━━━ Information provided

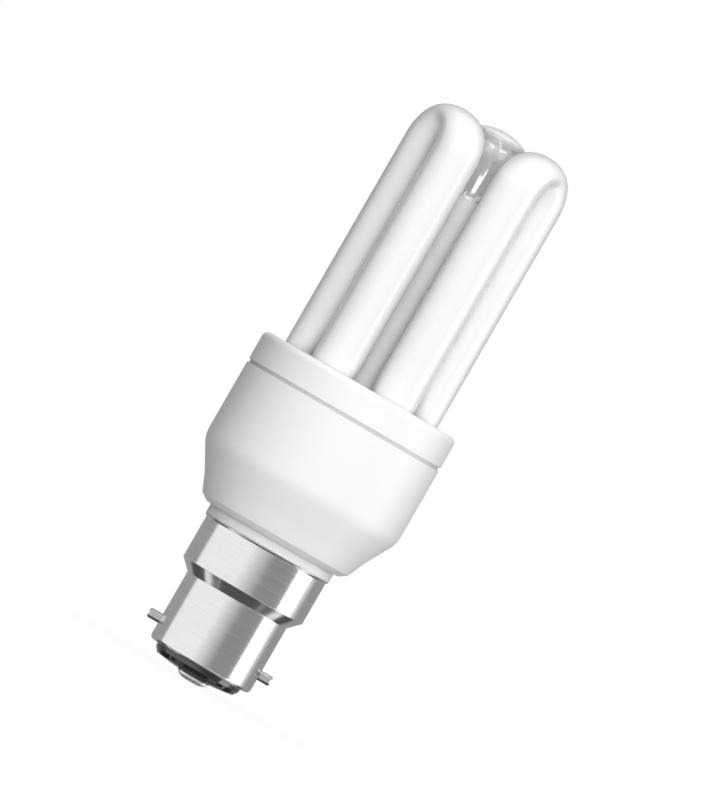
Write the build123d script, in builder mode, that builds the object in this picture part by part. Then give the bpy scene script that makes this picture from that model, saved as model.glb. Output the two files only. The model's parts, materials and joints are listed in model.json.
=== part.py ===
from build123d import *
from math import atan, cos, degrees, hypot, pi, radians, sin, sqrt
import os

# Energy saving lamp: three U-shaped tubes on a moulded ballast housing, with a two-pin
# bayonet cap and a clear light guide that leads daylight to a sensor on the circuit board.
#
# Millimetres. +Z is the lamp's axis, cap at the bottom. The origin is on the axis, level with
# the tips of the two contacts. The bayonet pins stand out along -X and +X.

# Driving dimensions: general fits
plug_fit = 0.05  # radial clearance of one piece that plugs into another
loose_fit = 0.25  # clearance round the tubes and the wires

# Cap shell: drawn sheet metal
barrel_radius = 11.0
sheet = 0.3
barrel_corner = 1.0
cap_lip = 1.71  # how far the shell's end turns inwards over the insulator
barrel_length = 14.6
cone_height = 2.2
skirt_radius = 13.2
skirt_length = 8.9
lip_flare = 0.45
lip_height = 0.5

# Insulator: black glass, domed below and locked in the shell
insulator_band = 0.57
insulator_chamfer = 0.75
insulator_chamfer_height = 0.95
insulator_dome_height = 1.0
insulator_depth = 2.5  # how far it reaches up into the shell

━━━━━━

▸ **Exercise**: What are the exact lines from the beginning of the material through the line containing "loose_fit = 0.25"? Write out those lines alone.

▸ **Full solution**:
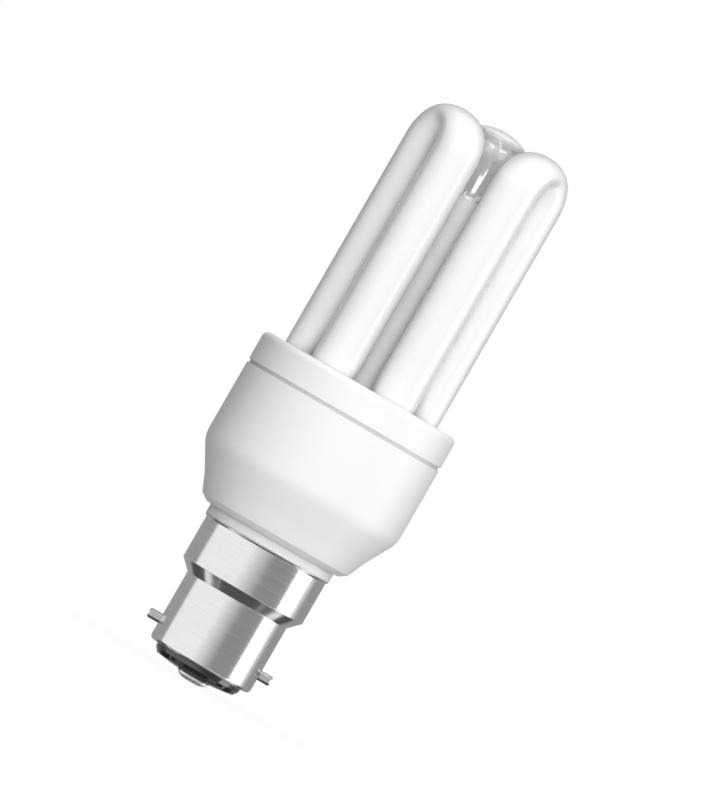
Write the build123d script, in builder mode, that builds the object in this picture part by part. Then give the bpy scene script that makes this picture from that model, saved as model.glb. Output the two files only. The model's parts, materials and joints are listed in model.json.
=== part.py ===
from build123d import *
from math import atan, cos, degrees, hypot, pi, radians, sin, sqrt
import os

# Energy saving lamp: three U-shaped tubes on a moulded ballast housing, with a two-pin
# bayonet cap and a clear light guide that leads daylight to a sensor on the circuit board.
#
# Millimetres. +Z is the lamp's axis, cap at the bottom. The origin is on the axis, level with
# the tips of the two contacts. The bayonet pins stand out along -X and +X.

# Driving dimensions: general fits
plug_fit = 0.05  # radial clearance of one piece that plugs into another
loose_fit = 0.25  # clearance round the tubes and the wires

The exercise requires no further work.